Some of the biggest law firms on Wall Street are scrambling to shore up their defences against cyber attacks, in the wake of a raid by Chinese hackers which led to millions of dollars of profits from insider trading.
Preet Bharara, US attorney for the southern district of New York, this week charged three individuals who he said infiltrated law firms over a period of about 18 months by hacking in to networks and servers.
Once inside, the gang targeted the email accounts of senior partners who worked on mergers and acquisitions. They then bought stock in at least five publicly traded companies which were the target of deals, netting profits of about $4m once the transactions were announced.
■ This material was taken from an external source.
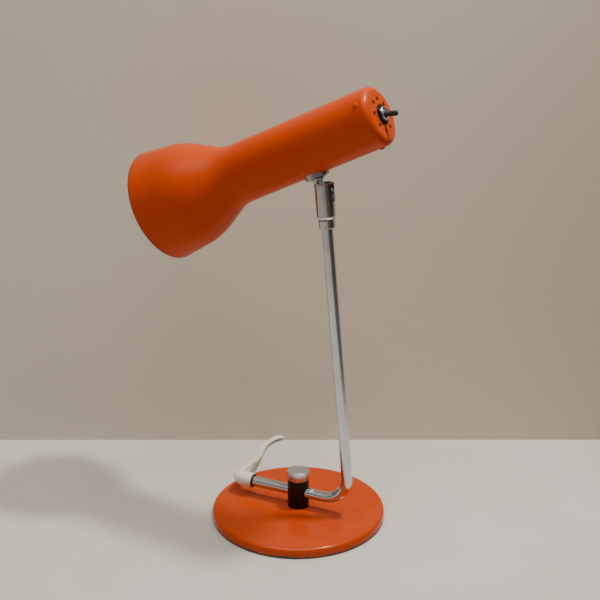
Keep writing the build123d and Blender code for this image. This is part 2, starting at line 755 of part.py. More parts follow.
with BuildPart() as flange_washer:
    with BuildSketch(stem_side):
        with BuildLine():
            ThreePointArc(
                (FLANGE_BOSS_R, flange_underside),
                ((FLANGE_BOSS_R + FLANGE_R) / 2, flange_underside + 0.35 * FLANGE_DISH),
                (FLANGE_R, flange_underside + FLANGE_DISH),
            )
            Polyline(
                (FLANGE_R, flange_underside + FLANGE_DISH),
                (FLANGE_R, flange_underside + FLANGE_BLANK),
                (STUD_R + RUNNING, flange_underside + FLANGE_BLANK),
                (STUD_R + RUNNING, flange_underside),
                (FLANGE_BOSS_R, flange_underside),
            )
        make_face()
    revolve(axis=stem_axis)
    with BuildSketch(head):
        Circle(flange_seat_r)
    extrude(amount=SHADE_LENGTH / 2, mode=Mode.SUBTRACT)
keep(flange_washer, "flange_washer")

BRACKET_T = 1.5
BRACKET_W = 12.0
BRACKET_START = 62.0  # its foot runs from here, past the stud, to BRACKET_AT
BRACKET_REACH = 9.0  # beyond the shade's axis
bracket_foot_x = -sqrt((REAR_R - SHADE_WALL) ** 2 - (BRACKET_W / 2) ** 2) + 0.05

with BuildPart() as holder_bracket:
    with BuildSketch(Plane(origin=rear, x_dir=to_mouth, z_dir=(0, 1, 0))):
        with BuildLine():
            Polyline(
                (BRACKET_START, bracket_foot_x),
                (BRACKET_AT + BRACKET_T, bracket_foot_x),
                (BRACKET_AT + BRACKET_T, BRACKET_REACH),
                (BRACKET_AT, BRACKET_REACH),
                (BRACKET_AT, bracket_foot_x + BRACKET_T),
                (BRACKET_START, bracket_foot_x + BRACKET_T),
                (BRACKET_START, bracket_foot_x),
            )
        make_face()
    extrude(amount=BRACKET_W / 2, both=True)
    with BuildSketch(across_shade(BRACKET_AT - 1)):
        Circle(5.05)
    extrude(amount=BRACKET_T + 2, mode=Mode.SUBTRACT)
    with BuildSketch(radial_plane(180, BALL_FROM_REAR, -bracket_foot_x - 4)):
        Circle(STUD_R + RUNNING)
    extrude(amount=8, mode=Mode.SUBTRACT)
keep(holder_bracket, "holder_bracket")

with BuildPart() as stud_nut:
    with BuildSketch(radial_plane(180, BALL_FROM_REAR, -bracket_foot_x - BRACKET_T)):
        RegularPolygon(radius=7.5, side_count=6)
        Circle(STUD_R + RUNNING, mode=Mode.SUBTRACT)
    extrude(amount=-4.6)
keep(stud_nut, "stud_nut")

# ================================================================ lampholder and bulb
holder_rear = BRACKET_AT + BRACKET_T
SHELL_R = 14.1
SHELL_T = 0.5
SOCKET_FLOOR = 106.0
NIPPLE_R = 5.0
NIPPLE_BORE_R = 3.4

with BuildPart() as lampholder:
    with BuildSketch(shade_side):
        with BuildLine():
            Polyline(
                (holder_rear, NIPPLE_R),
                (holder_rear, 8.5),
                (holder_rear + 4, 9),
                (holder_rear + 12, HOLDER_R - 1),
                (holder_rear + 14, HOLDER_R),
                (HOLDER_FRONT - 9, HOLDER_R),
                (HOLDER_FRONT - 8, HOLDER_R + 1.2),
                (HOLDER_FRONT - 5, HOLDER_R + 1.2),
                (HOLDER_FRONT - 4, HOLDER_R),
                (HOLDER_FRONT - 1.5, HOLDER_R - 0.5),
                (HOLDER_FRONT, HOLDER_R - 2),
                (HOLDER_FRONT, SHELL_R),
                (SOCKET_FLOOR, SHELL_R),
                (SOCKET_FLOOR, NIPPLE_R),
                (holder_rear, NIPPLE_R),
            )
        make_face()
    revolve(axis=shade_axis)
keep(lampholder, "lampholder")

with BuildPart() as holder_shell:
    with BuildSketch(shade_side):
        with BuildLine():
            Polyline(
                (SOCKET_FLOOR, 4),
                (SOCKET_FLOOR, SHELL_R),
                (HOLDER_FRONT - 3, SHELL_R),
                (HOLDER_FRONT - 3, SHELL_R - SHELL_T),
                (SOCKET_FLOOR + SHELL_T, SHELL_R - SHELL_T),
                (SOCKET_FLOOR + SHELL_T, 4),
                (SOCKET_FLOOR, 4),
            )
        make_face()
    revolve(axis=shade_axis)
keep(holder_shell, "holder_shell")

with BuildPart() as holder_nipple:
    with BuildSketch(across_shade(BRACKET_AT - 6)):
        Circle(NIPPLE_R)
        Circle(NIPPLE_BORE_R, mode=Mode.SUBTRACT)
    extrude(amount=holder_rear + 8 - BRACKET_AT + 6)
keep(holder_nipple, "holder_nipple")

with BuildPart() as nipple_nut:
    with BuildSketch(across_shade(BRACKET_AT)):
        RegularPolygon(radius=8.0, side_count=6)
        Circle(NIPPLE_R, mode=Mode.SUBTRACT)
    extrude(amount=-3)
keep(nipple_nut, "nipple_nut")

NECK_AT = 131.0
NECK_GLASS_R = 13.4


def bulb_outline(inset):
    """The bulb's glass from neck to tip: a cone that runs tangent into a sphere."""
    neck = Vector(NECK_AT, NECK_GLASS_R - inset)
    sphere_r = BULB_R - inset
    reach = hypot(BULB_CENTRE - neck.X, neck.Y)
    slope = asin(sphere_r / reach) - atan2(neck.Y, BULB_CENTRE - neck.X)
    shoulder = Line(neck, neck + Vector(cos(slope), sin(slope)) * sqrt(reach**2 - sphere_r**2))
    CenterArc((BULB_CENTRE, 0), sphere_r, 0, 90 + degrees(slope))
    return shoulder @ 0


with BuildPart() as bulb_glass:
    with BuildSketch(shade_side):
        with BuildLine():
            outer_neck = bulb_outline(0)
            inner_neck = bulb_outline(GLASS_WALL)
            Line(outer_neck, inner_neck)
            Line((BULB_CENTRE + BULB_R, 0), (BULB_CENTRE + BULB_R - GLASS_WALL, 0))
        make_face()
    revolve(axis=shade_axis)
keep(bulb_glass, "bulb_glass")

with BuildPart() as bulb_cap:
    with BuildSketch(shade_side):
        with BuildLine():
            Polyline(
                (BULB_CAP_REAR + 4, 5),
                (BULB_CAP_REAR + 5, BULB_CAP_R),
                (NECK_AT, BULB_CAP_R),
                (NECK_AT, BULB_CAP_R - 0.5),
                (BULB_CAP_REAR + 5.5, BULB_CAP_R - 0.5),
                (BULB_CAP_REAR + 4.5, 5),
                (BULB_CAP_REAR + 4, 5),
            )
        make_face()
    revolve(axis=shade_axis)
keep(bulb_cap, "bulb_cap")

with BuildPart() as bulb_contact:
    with BuildSketch(across_shade(BULB_CAP_REAR)):
        Circle(4)
    with BuildSketch(across_shade(BULB_CAP_REAR + 5)):
        Circle(5)
    loft()
keep(bulb_contact, "bulb_contact")

# ================================================================ switch
SWITCH_W = 13.0
SWITCH_L = 21.0
SWITCH_D = 15.0
BUSHING_END = CAP_FACE - 3.6
PIVOT_AT = CAP_FACE - 0.5
LEVER_BALL_R = 4.4
bushing_bore_r = LEVER_BALL_R + 0.1
switch_rear = cap_inside + SWITCH_D

with BuildPart() as switch_body:
    with BuildSketch(across_shade(cap_inside)):
        Rectangle(SWITCH_L, SWITCH_W)
    extrude(amount=SWITCH_D)
    fillet(switch_body.edges().filter_by(shade_axis), radius=1.0)
    with BuildSketch(across_shade(cap_inside)):
        Circle(bushing_bore_r + 0.4)
    extrude(amount=6, mode=Mode.SUBTRACT)
keep(switch_body, "switch_body")

with BuildPart() as switch_bushing:
    with BuildSketch(shade_side):
        with BuildLine():
            Polyline(
                (cap_inside, BUSHING_R),
                (BUSHING_END + 0.5, BUSHING_R),
                (BUSHING_END, BUSHING_R - 0.5),
                (BUSHING_END, bushing_bore_r + 0.3),
                (BUSHING_END + 0.3, bushing_bore_r),
                (cap_inside, bushing_bore_r),
                (cap_inside, BUSHING_R),
            )
        make_face()
    revolve(axis=shade_axis)
keep(switch_bushing, "switch_bushing")

WASHER_T = 0.5
WASHER_OUT_R = 8.4
NUT_CORNER_R = 8.3
NUT_H = 1.8

with BuildPart() as switch_washer:
    with BuildSketch(across_shade(CAP_FACE)):
        Circle(WASHER_OUT_R)
        Circle(BUSHING_R + 0.1, mode=Mode.SUBTRACT)
    extrude(amount=-WASHER_T)
keep(switch_washer, "switch_washer")

with BuildPart() as switch_nut:
    with BuildSketch(across_shade(CAP_FACE - WASHER_T)):
        RegularPolygon(radius=NUT_CORNER_R, side_count=6)
        Circle(BUSHING_R, mode=Mode.SUBTRACT)
    extrude(amount=-NUT_H)
keep(switch_nut, "switch_nut")

pivot = rear + to_mouth * PIVOT_AT
lever_way = (-to_mouth).rotate(Axis.Y, LEVER_TILT)
lever_side = Plane(origin=pivot, x_dir=lever_way, z_dir=(0, 1, 0))
LEVER_ROOT_R = 2.7
LEVER_ROOT_END = 6.6  # the root's cone, along the lever from its pivot
LEVER_TIP_R = 1.2
root_angle = degrees(asin(LEVER_ROOT_R / LEVER_BALL_R))

with BuildPart() as toggle_lever:
    with BuildSketch(lever_side):
        with BuildLine():
            CenterArc((0, 0), LEVER_BALL_R, root_angle, 180 - root_angle)
            Line((-LEVER_BALL_R, 0), (LEVER_LENGTH, 0))
            Line((LEVER_LENGTH, 0), (LEVER_LENGTH, LEVER_R - LEVER_TIP_R))
            CenterArc((LEVER_LENGTH - LEVER_TIP_R, LEVER_R - LEVER_TIP_R), LEVER_TIP_R, 0, 90)
            Polyline(
                (LEVER_LENGTH - LEVER_TIP_R, LEVER_R),
                (LEVER_ROOT_END, LEVER_R),
                (sqrt(LEVER_BALL_R**2 - LEVER_ROOT_R**2), LEVER_ROOT_R),
            )
        make_face()
    revolve(axis=Axis(pivot, lever_way))
keep(toggle_lever, "toggle_lever")

TERMINAL_X = 6.0

with BuildPart() as switch_terminals:
    with BuildSketch(across_shade(switch_rear)):
        with GridLocations(2 * TERMINAL_X, 0, 2, 1):
            Rectangle(0.8, 4.5)
    extrude(amount=7)
keep(switch_terminals, "switch_terminals")

# ================================================================ inner leads
LEAD_R = 1.0
LEAD_BEND = 5.0
terminal_end = switch_rear + 8.0
lead_routes = [
    [(TERMINAL_X, 0, terminal_end), (18, 0, terminal_end + 14), (18, 0, 88), (14.5, 0, 96)],
    [(-TERMINAL_X, 0, terminal_end), (-8, -1.2, 44), (-10.5, -1.2, 66), (-14.6, -1.0, 71.6)],
]

with BuildPart() as head_leads:
    for route in lead_routes:
        points = [in_head(*point) for point in route]
        with BuildLine():
            FilletPolyline(*points, radius=LEAD_BEND)
        with BuildSketch(Plane(origin=points[0], z_dir=points[1] - points[0])):
            Circle(LEAD_R)
        sweep()
keep(head_leads, "head_leads")

# ================================================================ what the record needs
print("ball centre:", ball)
print("rear centre:", rear)
print("lever pivot:", pivot)
print("up the arm:", up_arm)
print("up the stem:", up_stem)
print("knob travel per radian:", 1.25 / (2 * pi))
for name, piece in (("mains_cord", mains_cord), ("cord_tail", cord_tail)):
    section = pi * CORD_R**2
    print(name, "length from volume:", round(piece.part.volume / section, 1))
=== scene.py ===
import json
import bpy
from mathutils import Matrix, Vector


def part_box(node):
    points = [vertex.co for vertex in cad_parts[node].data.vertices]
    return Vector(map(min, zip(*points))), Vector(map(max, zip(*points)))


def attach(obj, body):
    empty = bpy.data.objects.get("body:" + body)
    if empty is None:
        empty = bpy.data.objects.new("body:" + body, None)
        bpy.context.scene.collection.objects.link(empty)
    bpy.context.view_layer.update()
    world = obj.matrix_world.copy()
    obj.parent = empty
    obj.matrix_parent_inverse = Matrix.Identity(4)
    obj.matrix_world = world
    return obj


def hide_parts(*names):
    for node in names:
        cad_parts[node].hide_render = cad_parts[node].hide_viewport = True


bl_info = {
    "name": "Spotlight desk lamp",
    "version": (1, 0, 0),
    "blender": (4, 5, 0),
    "location": "View3D > Sidebar > Desk lamp",
    "description": "Dresses a spotlight desk lamp in enamel, chrome and flex round its packed frame",
    "category": "Object",
}

from math import cos, pi, radians, sin, sqrt, tan

import bmesh
import bpy
from mathutils import Matrix, Vector

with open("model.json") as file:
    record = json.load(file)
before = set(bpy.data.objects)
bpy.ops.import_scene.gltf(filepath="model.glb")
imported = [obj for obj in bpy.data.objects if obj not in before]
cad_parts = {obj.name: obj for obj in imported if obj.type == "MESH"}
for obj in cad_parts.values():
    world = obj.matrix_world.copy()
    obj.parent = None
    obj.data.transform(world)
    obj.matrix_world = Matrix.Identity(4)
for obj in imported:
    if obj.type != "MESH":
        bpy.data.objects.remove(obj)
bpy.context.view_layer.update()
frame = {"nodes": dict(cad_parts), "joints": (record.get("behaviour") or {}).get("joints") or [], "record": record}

# ---------------------------------------------------------------- places from the frame
MM = 0.001
JOINTS = {joint["name"]: joint for joint in frame["joints"]}
BALL = Vector(JOINTS["shade_tilt"]["pos_m"])
UP_ARM = Vector(JOINTS["housing_swivel"]["axis"]).normalized()
UP_STEM = Vector(JOINTS["shade_turn"]["axis"]).normalized()
TO_MOUTH = Vector((-UP_STEM.z, 0, UP_STEM.x))
TUBE_AXIS_Z = JOINTS["arm_roll"]["pos_m"][2]
FOOT_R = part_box("base_plate")[1].x
FOOT_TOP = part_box("base_plate")[1].z
TUBE_END_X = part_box("arm_tube")[0].x

BALL_BELOW_AXIS = 43.3 * MM  # from the ball's centre to the shade's axis
BALL_FROM_REAR = 73.0 * MM
REAR = BALL + UP_STEM * BALL_BELOW_AXIS - TO_MOUTH * BALL_FROM_REAR


def axis_place(origin, axis, side):
    """A placement whose Z is the axis and whose X is as near to side as it can be."""
    up = axis.normalized()
    across = (side - up * side.dot(up)).normalized()
    place = Matrix((across, up.cross(across), up)).transposed().to_4x4()
    place.translation = origin
    return place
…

Reports of the probe earlier this year prompted law firms to try to plug gaps, efforts that are likely to be stepped up after the disclosure of criminal charges against the trio.
On Wednesday, New York’s Department of Financial Services added to the urgency by updating a proposed rule on cyber security regulation, which is due to come into force in March.
The rule, the first in the US, requires banks and insurers to make certain that their systems, and the systems of third-party vendors such as law firms, can handle the risks associated with cyber threats.
Two of the law firms advising on deals from which the hackers profited were Cravath, Swaine & Moore and Weil, Gotshal & Manges, according to announcements at the time. Both law firms declined to comment.
“It wasn’t us this time, but it could have been,” said a senior partner at another white-shoe law firm. “Every day people are trying to get in.”
The action is the latest in a series of cases of so-called “outsider trading”, which watchdogs see as an increasingly serious threat to securities markets.
Unlike classic insider trading, where executives trade stock based on material, non-public information learnt at the office, outsider traders typically have no connection to the company concerned and do not owe a fiduciary duty to anyone.
Last August, US authorities charged a gang of Ukrainian hackers, alleging that they made $30m in illegal profits by trading on stolen information from 150,000 press releases before they were made public.
That case inspired other Ukraine-based criminals to test the defences of big law firms, according to Flashpoint, an intelligence agency which says it picked up discussion on dark-web forums about a year ago.
The company put out an alert in March raising awareness of the risk of so-called “spear phishing”, in which hackers use highly targeted emails to trick users into inadvertently downloading software which then attacks their machines.
Similar techniques were used in the China attack, said the US government.
Law firms were seen as “kind of a soft target, because of their perceived lack of proper security hygiene”, said Vitali Kremez, a New York-based analyst in Flashpoint’s cyber crime intelligence unit.
Mr Bharara said that the Chinese hackers successfully breached “at least” two law firms, which he did not name, and targeted at least another five.
“This case of cyber-meets-securities fraud should serve as a wake-up call for law firms around the world,” he said. “You are, and will be, targets of cyber hacking, because you have information valuable to would-be criminals.”